Solche Versuche einer überraschenden Annäherung an das Fremde und Unbekannte hängen allerdings auch mit den Erwartungen des Publikums in demokratischen Epochen zusammen. Dieses verlange, auf der Bühne, wie Alexis de Tocqueville 1840 am Beispiel der USA schilderte, „das wirre Gemisch der Lebensumstände, der Gefühle und Gedanken“ wiederzufinden, „das es vor Augen habe“.

Das modern-demokratische Individuum mit seinem unerhörten Glück und unbegreiflichen Elend, seinen Zweifeln und Leidenschaften, erlaubt es gar nicht mehr, den rein privaten Einzelfall mit „allgemeinen Zügen der Gattung“ zu vermischen, ihn also als Symptom überpersönlicher und typischer  Gegebenheiten zu behandeln. Außerdem  werden in einem Lande, „in dem die Liebe stets ohne Umwege und leicht zur Heirat führt“, aber auch ebenso umstandslos die Scheidung möglich ist, die Tragödien und Komödien aus den adelig-feudalen Epochen vollkommen unbegreiflich. Mittlerweile gilt das auch für bürgerliche Singspiele, Operetten und Trauerspiele.

Mit Aktualisierungen vermag man nicht dem  Kunst- und Kulturmuseum  zu entrinnen. Diese krampfhaften Versuche bestätigen vielmehr eklatant, wie sehr die Oper auf alte Werke angewiesen ist, weil sich neuere nicht dauerhaft im Repertoire behaupten konnten. Die immer gleichen Stücke, von Cimarosa über Mozart, Rossini,Verdi, Wagner bis zu Strauss, müssen mit ungewohnten Einfällen interessant gemacht werden. Diese neuen Ein- und Ansichten altern freilich rasch, so daß erst recht wieder weitere ungeahnte Effekte gebraucht werden, um Neugierde für das immer Gleiche in anderem Gewand zu wecken.

Damit wird nur vorübergehend von dem Umstand abgelenkt, daß die Oper eine Kunstform aus der Welt von gestern ist.
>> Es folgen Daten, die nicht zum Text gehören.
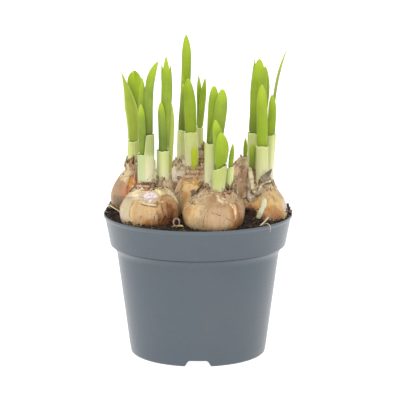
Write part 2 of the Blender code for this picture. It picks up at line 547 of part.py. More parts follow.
def leaf_rings(spec):
    # straight in the sheath, then an even bend to the tip
    shoot = SHOOTS[spec["shoot"]]
    foot, top = np.array(shoot["foot"]), np.array(shoot["top"])
    slope = (top - foot) / (top[2] - foot[2])
    width, normal = facing(shoot["face"] + spec.get("turn", 0.0))
    shift = normal * spec["out"] + width * spec["side"]
    tip = np.array(spec["tip"])
    half_low, half_free, half_widest = spec["half"]
    cup_low, cup_high = spec["cup"]
    lip = spec.get("lip", top[2] - shoot.get("step", 0.0) - abs(shoot["tilt"]) * shoot["top_half"][0])
    start = foot + slope * (SHEATH_WALL + GAP) + shift
    leave = foot + slope * (lip - foot[2] - 0.5) + shift
    rise = tip[2] - leave[2]
    bend, bow = spec.get("bend", 2.0), spec.get("bow", 0.0)
    plain = 1.0 - spec["taper"] / rise
    centres, halves, cups, thicks = [start], [half_low], [cup_low], [spec["thick"]]
    for share in leaf_shares(rise, spec["taper"]):
        straight = leave + slope * rise * share
        centre = straight + (tip - straight) * share ** bend + width * bow * math.sin(math.pi * share)
        centre[2] = leave[2] + rise * share
        spread = min(rise * share / WIDENING, 1.0)
        half = half_low + (half_free - half_low) * spread * (2.0 - spread)
        half += (half_widest - half_free) * min(share / plain, 1.0)
        half = max(half * tip_width(rise * (1.0 - share), spec), 0.4)
        centres.append(centre)
        halves.append(half)
        cups.append((cup_low + (cup_high - cup_low) * share) * (half / half_widest) ** 2)
        thicks.append(max(spec["thick"] * (1.0 - 0.3 * share ** 3), 0.66))
    cups[0] = cups[1] = cup_low
    across = 5 if half_widest > 3.2 else 4
    count = len(centres)
    return ribbon_rings(centres, [width] * count, [normal] * count, halves, thicks, cups, across)


def build_leaves(material):
    for name, spec in LEAVES.items():
        points, faces = skin_rings(leaf_rings(spec), mirrored=True)
        make_object("leaf_" + name, points, faces, material)


def sheath_half(spec, share):
    low, high = np.array(spec["foot_half"]), np.array(spec["top_half"])
    return low + (high - low) * share


def sheath_lip(spec, angle, seed):
    # height of the lip round the sheath: tilted, ragged, and stepped where one side stands higher
    half = spec["top_half"][0]
    across = math.cos(angle)
    rise = spec["tilt"] * across * half + spec["ragged"] * ragged(angle, seed)
    step = spec.get("step", 0.0)
    if step:
        share = min(max((across + 0.3) / 0.5, 0.0), 1.0)
        rise += step * (2.0 * share * share * (3.0 - 2.0 * share) - 1.0)
    return rise


def oval(centre, half, degrees, angles, heights):
    # an ellipse whose wide way follows the shoot's facing
    width, normal = facing(degrees)
    across, deep = half[0] * np.cos(angles), half[1] * np.sin(angles)
    points = centre + np.outer(across, width) - np.outer(deep, normal)
    points[:, 2] = heights
    return points


def sheath_rings(spec, seed):
    # out and up, over the lip, then down inside to the floor
    foot, top = np.array(spec["foot"]), np.array(spec["top"])
    angles = circle_angles(SHEATH_STEPS)
    lip = np.array([sheath_lip(spec, a, seed) for a in angles])
    floor = SHEATH_WALL / (top[2] - foot[2])
    rings = []
    levels = ((0.0, 0.0), (0.45, 0.0), (0.8, 0.0), (1.0, 0.0), (1.0, SHEATH_WALL), (0.8, SHEATH_WALL),
              (floor, SHEATH_WALL))
    for share, inset in levels:
        centre = foot + (top - foot) * share
        half = sheath_half(spec, share) - inset
        follow = 1.0 if share == 1.0 else (0.45 if share == 0.8 and "step" in spec else 0.0)
        rings.append(oval(centre, half, spec["face"], angles, centre[2] + follow * lip))
    return rings


def build_sheaths(material):
    for number, (name, spec) in enumerate(SHOOTS.items()):
        points, faces = skin_rings(sheath_rings(spec, number * 1.3))
        make_object("sheath_" + name, points, faces, material)


def socket_solid(name, spec):
    # a plain hole for the foot of a sheath, open above the neck
    foot, top = np.array(spec["foot"]), np.array(spec["top"])
    slope = (top - foot) / (top[2] - foot[2])
    rings = []
    for rise in (-GAP, SPROUT_HOLE):
        centre = foot + slope * rise
        half = sheath_half(spec, max(rise, 0.0) / (top[2] - foot[2])) + GAP
        rings.append(oval(centre, half, spec["face"], circle_angles(SHEATH_STEPS), centre[2]))
    points, faces = skin_rings(rings)
    return make_object(name, points, faces, None)


def sprout_rings(spec, grow, rise_limit=None):
    # a small blade that stands straight from its hole; grown and cut short it is the hole itself
    foot, tip = np.array(spec["foot"]), np.array(spec["tip"])
    width, normal = facing(spec["face"])
    rise = tip[2] - foot[2]
    centres, halves, thicks = [], [], []
    levels = (0.0, 0.3, 0.55, 0.75, 0.88, 0.96, 1.0) if rise_limit is None else (0.0, rise_limit / rise)
    for share in levels:
        centre = foot + (tip - foot) * share
        if grow and share == 0.0:
            centre = centre - (tip - foot) / rise * grow
        half_low, half_high = spec["half"]
        half = (half_low + (half_high - half_low) * min(share * 2.0, 1.0))
        if rise_limit is None:
            half *= tip_width(rise * (1.0 - share), spec)
        centres.append(centre)
        halves.append(max(half, 0.4))
        thicks.append(max(spec["thick"] * (1.0 - 0.35 * share ** 3), 0.7))
    count = len(centres)
    return ribbon_rings(centres, [width] * count, [normal] * count, halves, thicks, [0.0] * count, 4, grow)


def build_sprouts(material):
    for name, spec in SPROUTS.items():
        points, faces = skin_rings(sprout_rings(spec, 0.0), mirrored=True)
        make_object("leaf_" + name, points, faces, material)


def skin_point(spec, azimuth, z, lift):
    # a point on the bulb's skin, raised by lift, with the way out from the skin there
    turn = math.radians(azimuth)
    centre = bulb_centre(spec, z)
    outward = np.array([math.cos(turn), math.sin(turn), 0.0])
    radius = bulb_radius(spec, z)
    slope = (bulb_radius(spec, z + 0.5) - bulb_radius(spec, z - 0.5))
    normal = outward - np.array([0.0, 0.0, slope])
    normal /= np.linalg.norm(normal)
    point = np.array([centre[0], centre[1], z]) + outward * radius * bulb_wobble(spec, turn) + normal * lift
    return point, normal


def path_ribbon(points, normals, half_widths, thick, across):
    # a strip along a path, square to its own direction and to the normals
    centres = [np.array(point, float) for point in points]
    widths, upright = [], []
    for number, centre in enumerate(centres):
        ahead = centres[min(number + 1, len(centres) - 1)] - centres[max(number - 1, 0)]
        ahead /= np.linalg.norm(ahead)
        normal = normals[number] - ahead * float(np.dot(normals[number], ahead))
        normal /= np.linalg.norm(normal)
        upright.append(normal)
        widths.append(np.cross(ahead, normal))
    count = len(centres)
    return ribbon_rings(centres, widths, upright, half_widths, [thick] * count, [0.0] * count, across)


def tatter_solid(name, bulb, spec):
    # a torn strip of skin whose underside is sunk in the bulb
    azimuths, heights, lifts = zip(*spec["path"])
    shares = np.linspace(0.0, 1.0, len(azimuths))
    points, normals, halves = [], [], []
    for share in np.linspace(0.0, 1.0, 5):
        azimuth = float(np.interp(share, shares, azimuths))
        z = float(np.interp(share, shares, heights))
        lift = float(np.interp(share, shares, lifts))
        point, normal = skin_point(bulb, azimuth, z, lift - TATTER_THICK * 0.4)
        points.append(point)
        normals.append(normal)
        halves.append(spec["width"] / 2.0 * (0.55 + 0.45 * math.sin(math.pi * (0.15 + 0.7 * share))))
    rings = path_ribbon(points, normals, halves, TATTER_THICK, 4)
    points, faces = skin_rings(rings, mirrored=True)
    return make_object(name, points, faces, None)


def build_bulbs(materials):
    socket_owner = {
        "left_back": ("left_back",), "left_front": ("left_front", "left_front_right"), "middle_back": ("middle_back",),
        "centre": ("centre",), "back": ("back",), "front": ("front", "front_left", "front_right"),
        "right_back": (), "right": ("right", "right_left", "right_right"),
    }
    for name, spec in BULBS.items():
        rings, low, high = bulb_rings(spec, 0.0, upper=True)
        points, faces = skin_rings(rings, low, high)
        bulb = make_object("bulb_" + name, points, faces, materials[name])
        added = [neck_solid("neck_%s_%d" % (name, number), neck, spec["seed"] + number * 2.1)
                 for number, neck in enumerate(NECKS[name])]
        added += [tatter_solid("tatter_%s_%d" % (name, number), spec, tatter)
                  for number, tatter in enumerate(TATTERS.get(name, ()))]
        apply_boolean(bulb, "UNION", added, "skins_" + name)
        sockets = [socket_solid("socket_" + shoot, SHOOTS[shoot]) for shoot in socket_owner[name]]
        for sprout, own in SPROUTS.items():
            if own["bulb"] == name:
                points, faces = skin_rings(sprout_rings(own, GAP, SPROUT_HOLE), mirrored=True)
                sockets.append(make_object("hole_" + sprout, points, faces, None))
        apply_boolean(bulb, "DIFFERENCE", sockets, "sockets_" + name)
        clean_material(bulb, materials[name])


def clean_material(item, material):
    # the joined mesh keeps one material
    item.data.materials.clear()
    item.data.materials.append(material)
    item.data.polygons.foreach_set("material_index", [0] * len(item.data.polygons))


def build_side_shoot(material):
    # a pale strap that lies down the front of the right bulb
    bulb = BULBS[SIDE_SHOOT["bulb"]]
    azimuths, heights = zip(*SIDE_SHOOT["path"])
    shares = np.linspace(0.0, 1.0, len(azimuths))
    points, normals, halves = [], [], []
    for share in np.linspace(0.0, 1.0, 7):
        z = float(np.interp(share, shares, heights))
        point, normal = skin_point(bulb, float(np.interp(share, shares, azimuths)), z, GAP + SIDE_SHOOT["thick"] * 0.5 + SIDE_SHOOT_LIFT)
        points.append(point)
        normals.append(normal)
        halves.append(SIDE_SHOOT["width"] / 2.0 * (0.7 + 0.3 * math.sin(math.pi * min(share + 0.15, 1.0))))
    rings = path_ribbon(points, normals, halves, SIDE_SHOOT["thick"], 4)
    points, faces = skin_rings(rings, mirrored=True)
    make_object("side_shoot", points, faces, material)


def build_loose_bit(name, spec, material):
    # a thin strip that keeps its own width along a bent path
    path = np.array(spec["path"], float)
    shares = np.linspace(0.0, 1.0, len(path))
    dense = [np.array([np.interp(share, shares, path[:, axis]) for axis in range(3)]) for share in np.linspace(0, 1, 7)]
    outward = [np.array([point[0], point[1], 40.0]) for point in dense]
    normals = [direction / np.linalg.norm(direction) for direction in outward]
    rings = path_ribbon(dense, normals, [spec["width"] / 2.0] * len(dense), spec["thick"], 3)
    points, faces = skin_rings(rings, mirrored=True)
    make_object(name, points, faces, material)


def main():
    clear_scene()
    pot_plastic = make_material("pot_plastic", (0.135, 0.16, 0.185), 0.5)
    compost = make_material("compost", (0.035, 0.02, 0.012), 0.95)
    tan_skin = make_material("tan_skin", (0.62, 0.42, 0.23), 0.5)
    orange_skin = make_material("orange_skin", (0.6, 0.32, 0.12), 0.5)
    cream_skin = make_material("cream_skin", (0.72, 0.6, 0.42), 0.55)
    sheath_skin = make_material("sheath_skin", (0.66, 0.71, 0.4), 0.5)
    leaf_green = make_material("leaf_green", (0.22, 0.38, 0.03), 0.42)
    dry_fibre = make_material("dry_fibre", (0.7, 0.58, 0.38), 0.8)
    pale_shoot = make_material("pale_shoot", (0.8, 0.76, 0.58), 0.5)
    skins = {
        "left_back": orange_skin, "left_front": tan_skin, "middle_back": cream_skin, "centre": orange_skin,
        "back": tan_skin, "front": tan_skin, "right_back": cream_skin, "right": orange_skin,
    }
    build_pot(pot_plastic)
    build_soil(compost)
    build_bulbs(skins)
    build_sheaths(sheath_skin)
    build_leaves(leaf_green)
    build_sprouts(leaf_green)
    build_side_shoot(pale_shoot)
    build_loose_bit("loose_stick", STICK, dry_fibre)
    build_loose_bit("loose_fibre", FIBRE, dry_fibre)
    build_loose_bit("loose_straw", STRAW, dry_fibre)
    for item in bpy.data.objects:
        clean_material(item, item.data.materials[0])


main()
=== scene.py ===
import json
import math

import bpy
import numpy as np
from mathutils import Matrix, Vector

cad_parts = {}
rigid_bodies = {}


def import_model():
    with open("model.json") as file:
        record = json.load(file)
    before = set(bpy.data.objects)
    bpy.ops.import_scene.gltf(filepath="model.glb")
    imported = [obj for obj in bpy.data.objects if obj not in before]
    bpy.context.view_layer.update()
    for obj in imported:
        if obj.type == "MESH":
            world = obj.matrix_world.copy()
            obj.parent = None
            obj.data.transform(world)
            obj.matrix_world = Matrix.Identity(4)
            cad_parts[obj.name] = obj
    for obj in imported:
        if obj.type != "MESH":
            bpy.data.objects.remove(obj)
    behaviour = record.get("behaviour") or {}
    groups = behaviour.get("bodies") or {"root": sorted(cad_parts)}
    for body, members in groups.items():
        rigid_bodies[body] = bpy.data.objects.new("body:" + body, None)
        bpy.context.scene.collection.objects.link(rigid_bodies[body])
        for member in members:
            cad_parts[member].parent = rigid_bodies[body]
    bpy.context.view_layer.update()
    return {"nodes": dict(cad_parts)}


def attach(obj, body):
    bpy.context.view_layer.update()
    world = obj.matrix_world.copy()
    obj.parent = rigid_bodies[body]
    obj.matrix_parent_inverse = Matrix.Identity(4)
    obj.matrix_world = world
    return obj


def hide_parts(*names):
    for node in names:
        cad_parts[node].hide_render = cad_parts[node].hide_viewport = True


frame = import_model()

mm = 0.001
print("frame loaded, nodes:", len(frame["nodes"]))


# Tools for shapes and patterns

def tone(red, green, blue):
    # a colour as it looks on screen, 0 to 255, turned to linear light
    screen = np.array([red, green, blue]) / 255.0
    linear = np.where(screen <= 0.04045, screen / 12.92, ((screen + 0.055) / 1.055) ** 2.4)
    return (float(linear[0]), float(linear[1]), float(linear[2]), 1.0)


def ease(low, high, value):
    # 0 below low, 1 above high, 3t^2 - 2t^3 between them
    share = np.clip((value - low) / (high - low), 0.0, 1.0)
    return share * share * (3.0 - 2.0 * share)


def between(span, share):
    # what lies that share of the way along a span
    return span[0] + (span[1] - span[0]) * share


def roundAngles(count):
    # count angles, evenly round a ring
    return np.arange(count) * 2.0 * math.pi / count


def pointsAt(x, y, z):
    # points from their coordinates, which are spread to one shape
    return np.stack(np.broadcast_arrays(x, y, z), axis=-1)


def named(keys, row):
    # a row of values under the keys; a dictionary at the row's end adds the rarer settings
    return dict(zip(keys.split(), row), **(row[-1] if isinstance(row[-1], dict) else {}))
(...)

Die Programme der Konzertmusik können durch alle möglichen Rückgriffe auf alte Werke aus vier Jahrhunderten abwechslungsreicher erweitert werden. Aber darüber gerät man erst recht immer tiefer hinein ins Museum bis hin zur historischen Aufführungspraxis.

Die breite historische Bildung, die auch nötig ist, um eine Symphonie Beethovens oder Bruckners zu verstehen, ist verdampft. An ihre Stelle tritt die politische Bildung, die sich mächtig vordrängt. Ein demokratisch-moralisches Bewußtsein soll die Kultur durchdringen, die nur insoweit als sie zur politischen Kultur wird, Aufmerksamkeit verdient. Alexis de Tocqueville hat recht behalten: Demokraten „wünschen, das von ihnen selbst die Rede sei, und das Bild der Gegenwart ist es, das sie fordern“.

Die herkömmliche Kultur hat sich als antiquiert erübrigt. Sie hat nichts mit der für Demokraten jeweils besten aller Welten zu tun. Für eine demokratische Musik als Element einer alles durchdringenden politischen Kultur sorgen die zahllosen Popmusiker, die sich „authentisch“ mit sich selbst und ihrer Gegenwart beschäftigen. Auf sie ist die neue Normalität unbedingt angewiesen, aber nicht auf völlig weltfremde Umstandskrämer aus gottlob längst überwundenen Epochen.